What is required:
Reproduce all of the listing below without alteration.

Data extract:
________

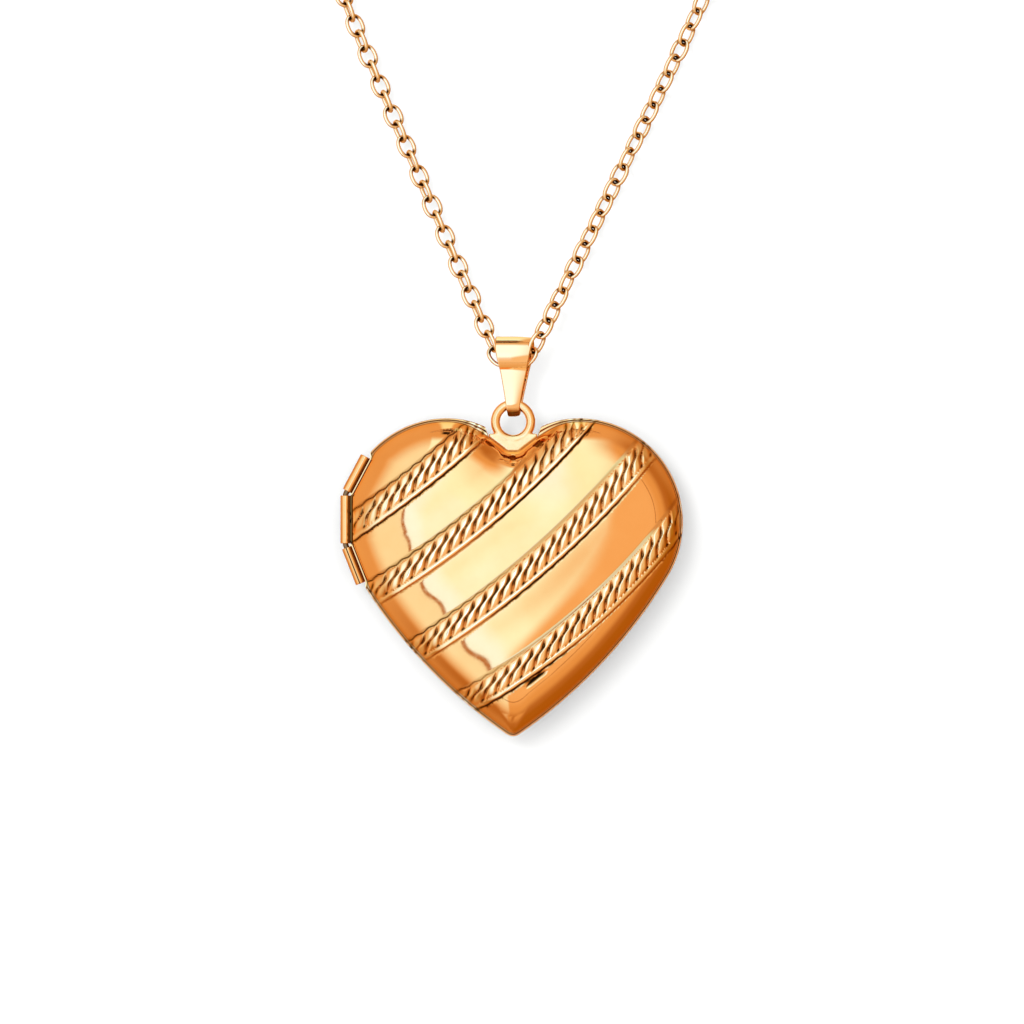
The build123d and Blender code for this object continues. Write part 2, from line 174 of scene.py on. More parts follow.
def metal(name, light, dark, rough, grain, stretch=(1, 1, 1), marks=()):
    """Polished metal: its tone drifts a little and it has fine wear marks.

    grain is the wear marks' depth in mm. Each of marks is a point attribute, the values where its
    colour begins and is complete, and that colour. These colours are painted shade and painted
    highlight, with a dark seam line on the knuckles.
    """
    material, tree, shader = node_tree(name)
    shader.inputs["Metallic"].default_value = 1.0
    shader.inputs["Specular Tint"].default_value = EDGE_TINT
    tone = remap(tree, noise(tree, 260, 4), 0.3, 0.7, 0, 1)
    colour = blend_colours(tree, tone, dark, light)
    for attribute, low, high, mark_colour in marks:
        value = add_node(tree, "Attribute", {}, attribute_name=attribute).outputs["Fac"]
        colour = blend_colours(tree, remap(tree, value, low, high, 0, 1), colour, mark_colour)
    tree.links.new(colour, shader.inputs["Base Color"])
    wear = noise(tree, 2600, 5, stretch, 0.7)
    wear_and_shade = remap(tree, wear, 0.35, 0.7, rough * 0.75, rough * 1.5)
    tree.links.new(wear_and_shade, shader.inputs["Roughness"])
    tree.links.new(bump(tree, wear, grain * MM, 0.35), shader.inputs["Normal"])
    return material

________

Output:
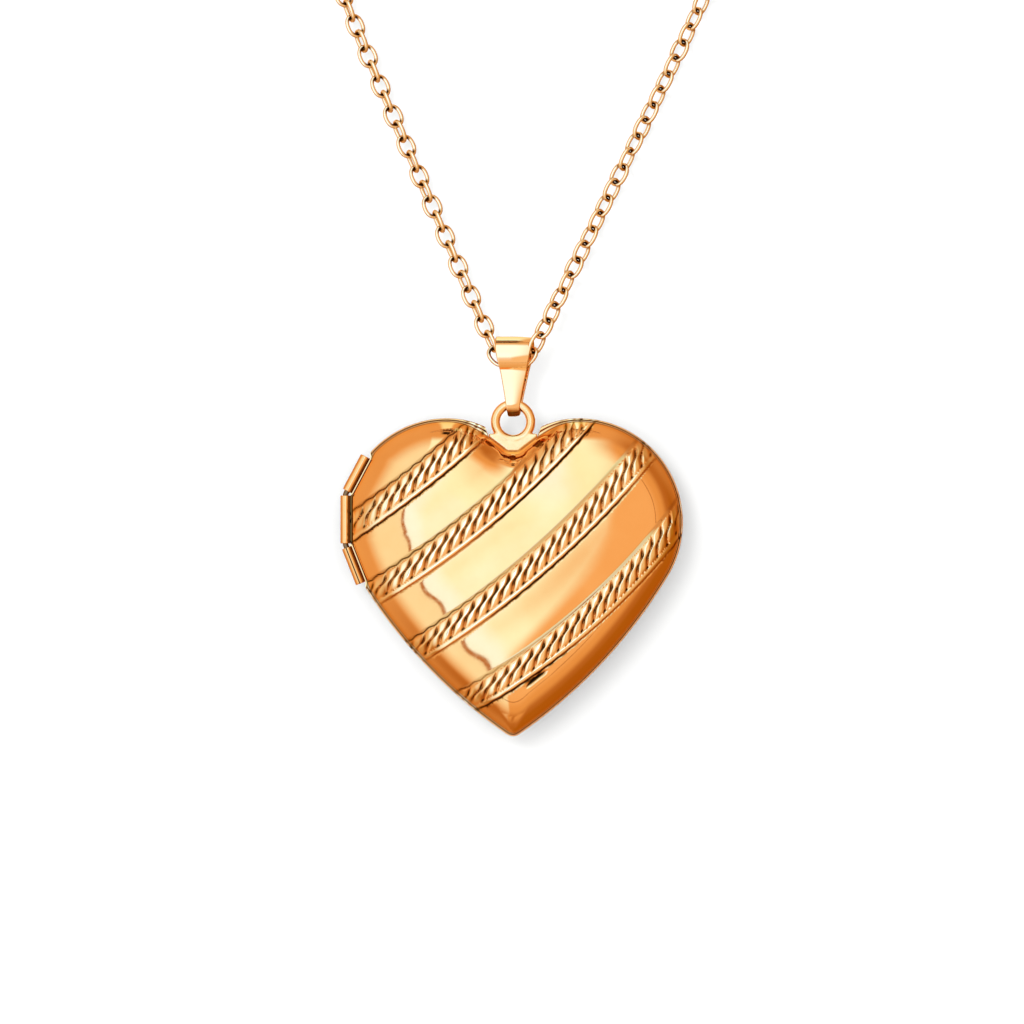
The build123d and Blender code for this object continues. Write part 2, from line 174 of scene.py on. More parts follow.
def metal(name, light, dark, rough, grain, stretch=(1, 1, 1), marks=()):
    """Polished metal: its tone drifts a little and it has fine wear marks.

    grain is the wear marks' depth in mm. Each of marks is a point attribute, the values where its
    colour begins and is complete, and that colour. These colours are painted shade and painted
    highlight, with a dark seam line on the knuckles.
    """
    material, tree, shader = node_tree(name)
    shader.inputs["Metallic"].default_value = 1.0
    shader.inputs["Specular Tint"].default_value = EDGE_TINT
    tone = remap(tree, noise(tree, 260, 4), 0.3, 0.7, 0, 1)
    colour = blend_colours(tree, tone, dark, light)
    for attribute, low, high, mark_colour in marks:
        value = add_node(tree, "Attribute", {}, attribute_name=attribute).outputs["Fac"]
        colour = blend_colours(tree, remap(tree, value, low, high, 0, 1), colour, mark_colour)
    tree.links.new(colour, shader.inputs["Base Color"])
    wear = noise(tree, 2600, 5, stretch, 0.7)
    wear_and_shade = remap(tree, wear, 0.35, 0.7, rough * 0.75, rough * 1.5)
    tree.links.new(wear_and_shade, shader.inputs["Roughness"])
    tree.links.new(bump(tree, wear, grain * MM, 0.35), shader.inputs["Normal"])
    return material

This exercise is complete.